I was always annoyed by the original portrayal of
this character as a vainglorious egomaniac, and was
curious to see how DC is characterizing him these
days in his own comic title.
These days, Booster Gold travels through the time
continuum with Rip Hunter, Time Master to address
anomolies that are occuring in the aftermath of the
52 comic series. Issue #20 is Chapter One of
a new story arc entitled "1952 Pick-Up." While
Hunter makes repairs to their time vehicle out in
the timestream, Booster makes a side timetrip to the
year 1952, hoping to enjoy a little "Happy Days,"
R&R, a la Fonzie-style. Instead of arriving
at the nearest diner, Booster lands smack in the middle
of a Nevada desert military facility, where he spends
most of this issue embroiled in a Cold War thriller
involving Soviet double agent military scientists, a
CIA-type spy group and DC's Suicide Squad.

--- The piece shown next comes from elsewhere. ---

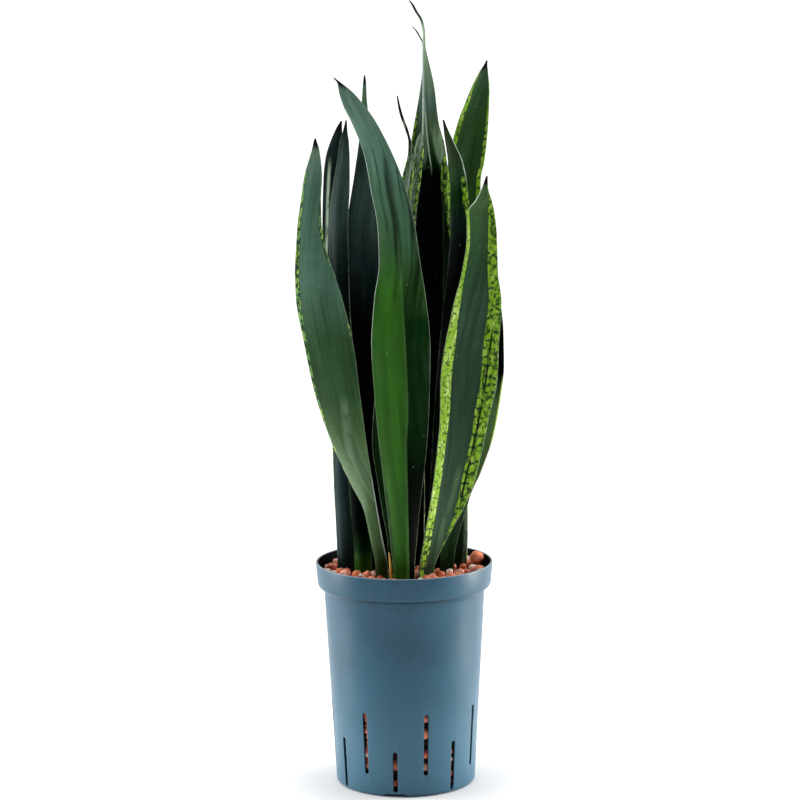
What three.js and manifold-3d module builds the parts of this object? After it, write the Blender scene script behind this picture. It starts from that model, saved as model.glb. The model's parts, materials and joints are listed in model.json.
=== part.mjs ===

I was very happy to see that DC has evolved Booster
Gold in 2009 by toning-down his overinflated ego and
giving him a less annoying, more standard superhero
personality. Veteran writer Keith Giffen guest scripts
this issue, and has crafted a very enjoyable spy thriller
in which Booster deals with multiple factions maneuvering
around 1950's Cold War secret missile research and
testing in the Nevada desert. I particularly
enjoyed a three-page sequence toward the end of the
story in which Booster returns to Rip Hunter in the
timestream, who interprets for him the consequences
of his visit to 1952 on the various people that he
interacted with.
I want Booster Gold fans to know that I'm not criticizing
the happy-go-lucky features of this character's personality;
instead, I always wished that he was balanced by
having a more responsible superhero side to
his personality. As such, kudos to the
creative team here with not only evolving this character
but still embodying him with a less gagging level
of wackiness. Writer Giffen blends a comfortable
level of wackiness into the story with an excellent
final two pages to the issue, in which Booster and
Rip Hunter make a quick return visit to 1952 so Booster
can briefly indulge in his "Happy Days/Fonzie" fantasy.
So all-in-all, an enthusiastic thumbs-up for a very
enjoyable comic book as well as an equally enjoyable
updating of this 1980's DC superhero character.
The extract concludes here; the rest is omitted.